## BEGIN DATASET SECTION
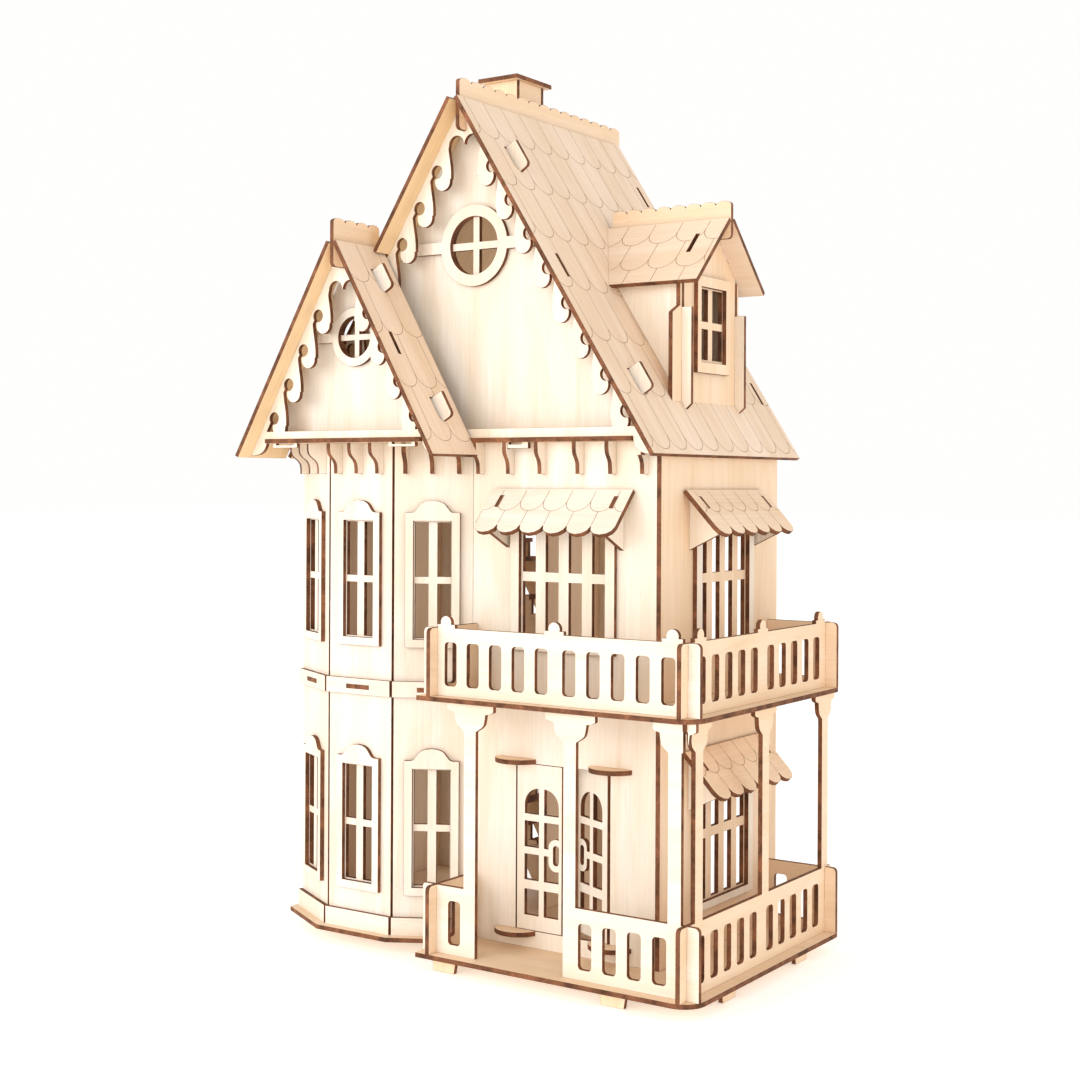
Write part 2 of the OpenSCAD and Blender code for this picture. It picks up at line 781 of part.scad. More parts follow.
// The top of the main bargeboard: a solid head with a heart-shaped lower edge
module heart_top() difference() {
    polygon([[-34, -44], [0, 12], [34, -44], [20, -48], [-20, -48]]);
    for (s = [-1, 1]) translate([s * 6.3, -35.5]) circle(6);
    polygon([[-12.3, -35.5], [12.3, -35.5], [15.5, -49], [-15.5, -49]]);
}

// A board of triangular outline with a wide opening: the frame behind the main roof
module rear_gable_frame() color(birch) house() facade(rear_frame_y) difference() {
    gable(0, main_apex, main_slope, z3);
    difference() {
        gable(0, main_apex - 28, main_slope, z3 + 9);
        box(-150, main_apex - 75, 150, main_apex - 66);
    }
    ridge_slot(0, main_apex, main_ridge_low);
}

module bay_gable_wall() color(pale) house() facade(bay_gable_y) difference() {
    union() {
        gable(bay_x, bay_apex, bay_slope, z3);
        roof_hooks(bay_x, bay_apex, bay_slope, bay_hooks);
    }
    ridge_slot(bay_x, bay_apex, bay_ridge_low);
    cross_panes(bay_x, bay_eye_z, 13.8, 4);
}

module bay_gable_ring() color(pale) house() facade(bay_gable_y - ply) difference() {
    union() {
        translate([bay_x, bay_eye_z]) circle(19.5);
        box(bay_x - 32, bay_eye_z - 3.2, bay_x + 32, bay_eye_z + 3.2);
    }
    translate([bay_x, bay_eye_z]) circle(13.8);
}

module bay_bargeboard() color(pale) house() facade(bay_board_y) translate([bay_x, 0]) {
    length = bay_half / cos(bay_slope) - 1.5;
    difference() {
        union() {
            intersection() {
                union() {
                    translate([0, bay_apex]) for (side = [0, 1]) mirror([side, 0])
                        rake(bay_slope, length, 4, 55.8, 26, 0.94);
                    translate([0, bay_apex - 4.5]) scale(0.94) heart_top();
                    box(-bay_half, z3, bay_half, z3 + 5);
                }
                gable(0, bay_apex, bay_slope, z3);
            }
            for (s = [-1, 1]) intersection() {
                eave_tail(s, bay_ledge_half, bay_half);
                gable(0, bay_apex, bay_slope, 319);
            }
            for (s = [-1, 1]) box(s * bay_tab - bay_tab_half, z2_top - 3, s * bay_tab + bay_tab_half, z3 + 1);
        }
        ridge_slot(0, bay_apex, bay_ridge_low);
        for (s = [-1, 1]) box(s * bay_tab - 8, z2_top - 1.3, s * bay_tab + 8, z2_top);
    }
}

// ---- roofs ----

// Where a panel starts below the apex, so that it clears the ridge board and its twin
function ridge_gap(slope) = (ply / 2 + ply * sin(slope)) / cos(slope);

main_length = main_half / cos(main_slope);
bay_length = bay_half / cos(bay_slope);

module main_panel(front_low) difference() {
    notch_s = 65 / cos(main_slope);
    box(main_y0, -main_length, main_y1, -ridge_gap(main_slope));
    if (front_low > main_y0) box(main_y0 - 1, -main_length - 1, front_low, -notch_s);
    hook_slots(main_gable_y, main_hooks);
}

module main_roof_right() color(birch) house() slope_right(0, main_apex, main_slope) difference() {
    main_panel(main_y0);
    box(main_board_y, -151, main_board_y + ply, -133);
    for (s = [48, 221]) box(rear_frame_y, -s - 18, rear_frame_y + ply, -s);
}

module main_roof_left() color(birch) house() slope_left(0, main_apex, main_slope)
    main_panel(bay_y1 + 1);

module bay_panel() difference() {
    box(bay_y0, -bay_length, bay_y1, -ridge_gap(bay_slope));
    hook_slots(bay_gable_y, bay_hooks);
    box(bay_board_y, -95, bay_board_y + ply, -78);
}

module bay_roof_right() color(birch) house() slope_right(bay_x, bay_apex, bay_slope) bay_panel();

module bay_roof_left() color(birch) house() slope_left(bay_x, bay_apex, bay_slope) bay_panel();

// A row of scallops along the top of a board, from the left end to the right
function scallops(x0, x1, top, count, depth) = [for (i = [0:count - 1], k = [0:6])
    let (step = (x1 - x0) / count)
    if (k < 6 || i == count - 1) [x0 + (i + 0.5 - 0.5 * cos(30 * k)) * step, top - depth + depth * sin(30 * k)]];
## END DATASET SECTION
> GIVEN TASK
Copy the material above back out, exactly as written.

> ANSWER TO THE PROBLEM
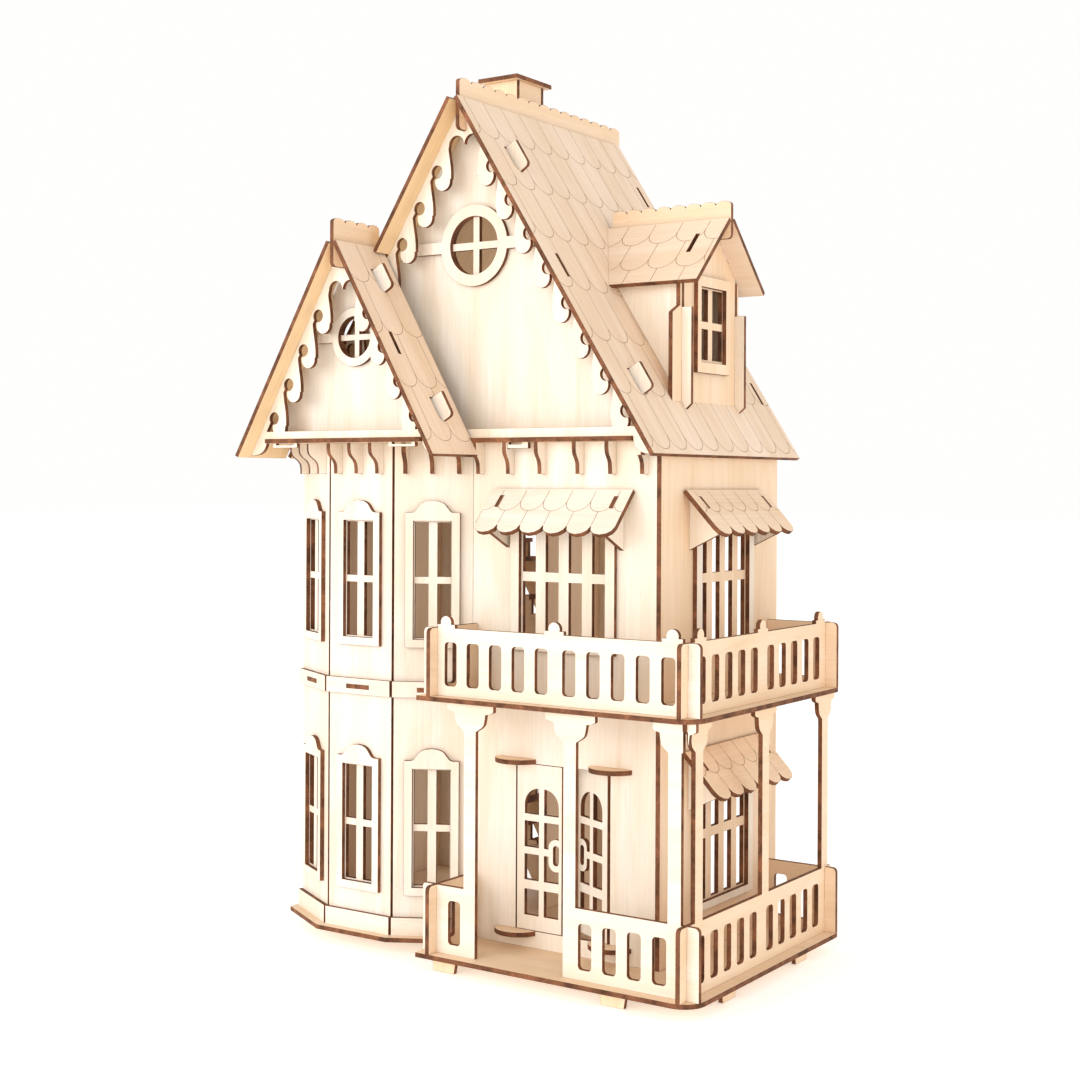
Write part 2 of the OpenSCAD and Blender code for this picture. It picks up at line 781 of part.scad. More parts follow.
// The top of the main bargeboard: a solid head with a heart-shaped lower edge
module heart_top() difference() {
    polygon([[-34, -44], [0, 12], [34, -44], [20, -48], [-20, -48]]);
    for (s = [-1, 1]) translate([s * 6.3, -35.5]) circle(6);
    polygon([[-12.3, -35.5], [12.3, -35.5], [15.5, -49], [-15.5, -49]]);
}

// A board of triangular outline with a wide opening: the frame behind the main roof
module rear_gable_frame() color(birch) house() facade(rear_frame_y) difference() {
    gable(0, main_apex, main_slope, z3);
    difference() {
        gable(0, main_apex - 28, main_slope, z3 + 9);
        box(-150, main_apex - 75, 150, main_apex - 66);
    }
    ridge_slot(0, main_apex, main_ridge_low);
}

module bay_gable_wall() color(pale) house() facade(bay_gable_y) difference() {
    union() {
        gable(bay_x, bay_apex, bay_slope, z3);
        roof_hooks(bay_x, bay_apex, bay_slope, bay_hooks);
    }
    ridge_slot(bay_x, bay_apex, bay_ridge_low);
    cross_panes(bay_x, bay_eye_z, 13.8, 4);
}

module bay_gable_ring() color(pale) house() facade(bay_gable_y - ply) difference() {
    union() {
        translate([bay_x, bay_eye_z]) circle(19.5);
        box(bay_x - 32, bay_eye_z - 3.2, bay_x + 32, bay_eye_z + 3.2);
    }
    translate([bay_x, bay_eye_z]) circle(13.8);
}

module bay_bargeboard() color(pale) house() facade(bay_board_y) translate([bay_x, 0]) {
    length = bay_half / cos(bay_slope) - 1.5;
    difference() {
        union() {
            intersection() {
                union() {
                    translate([0, bay_apex]) for (side = [0, 1]) mirror([side, 0])
                        rake(bay_slope, length, 4, 55.8, 26, 0.94);
                    translate([0, bay_apex - 4.5]) scale(0.94) heart_top();
                    box(-bay_half, z3, bay_half, z3 + 5);
                }
                gable(0, bay_apex, bay_slope, z3);
            }
            for (s = [-1, 1]) intersection() {
                eave_tail(s, bay_ledge_half, bay_half);
                gable(0, bay_apex, bay_slope, 319);
            }
            for (s = [-1, 1]) box(s * bay_tab - bay_tab_half, z2_top - 3, s * bay_tab + bay_tab_half, z3 + 1);
        }
        ridge_slot(0, bay_apex, bay_ridge_low);
        for (s = [-1, 1]) box(s * bay_tab - 8, z2_top - 1.3, s * bay_tab + 8, z2_top);
    }
}

// ---- roofs ----

// Where a panel starts below the apex, so that it clears the ridge board and its twin
function ridge_gap(slope) = (ply / 2 + ply * sin(slope)) / cos(slope);

main_length = main_half / cos(main_slope);
bay_length = bay_half / cos(bay_slope);

module main_panel(front_low) difference() {
    notch_s = 65 / cos(main_slope);
    box(main_y0, -main_length, main_y1, -ridge_gap(main_slope));
    if (front_low > main_y0) box(main_y0 - 1, -main_length - 1, front_low, -notch_s);
    hook_slots(main_gable_y, main_hooks);
}

module main_roof_right() color(birch) house() slope_right(0, main_apex, main_slope) difference() {
    main_panel(main_y0);
    box(main_board_y, -151, main_board_y + ply, -133);
    for (s = [48, 221]) box(rear_frame_y, -s - 18, rear_frame_y + ply, -s);
}

module main_roof_left() color(birch) house() slope_left(0, main_apex, main_slope)
    main_panel(bay_y1 + 1);

module bay_panel() difference() {
    box(bay_y0, -bay_length, bay_y1, -ridge_gap(bay_slope));
    hook_slots(bay_gable_y, bay_hooks);
    box(bay_board_y, -95, bay_board_y + ply, -78);
}

module bay_roof_right() color(birch) house() slope_right(bay_x, bay_apex, bay_slope) bay_panel();

module bay_roof_left() color(birch) house() slope_left(bay_x, bay_apex, bay_slope) bay_panel();

// A row of scallops along the top of a board, from the left end to the right
function scallops(x0, x1, top, count, depth) = [for (i = [0:count - 1], k = [0:6])
    let (step = (x1 - x0) / count)
    if (k < 6 || i == count - 1) [x0 + (i + 0.5 - 0.5 * cos(30 * k)) * step, top - depth + depth * sin(30 * k)]];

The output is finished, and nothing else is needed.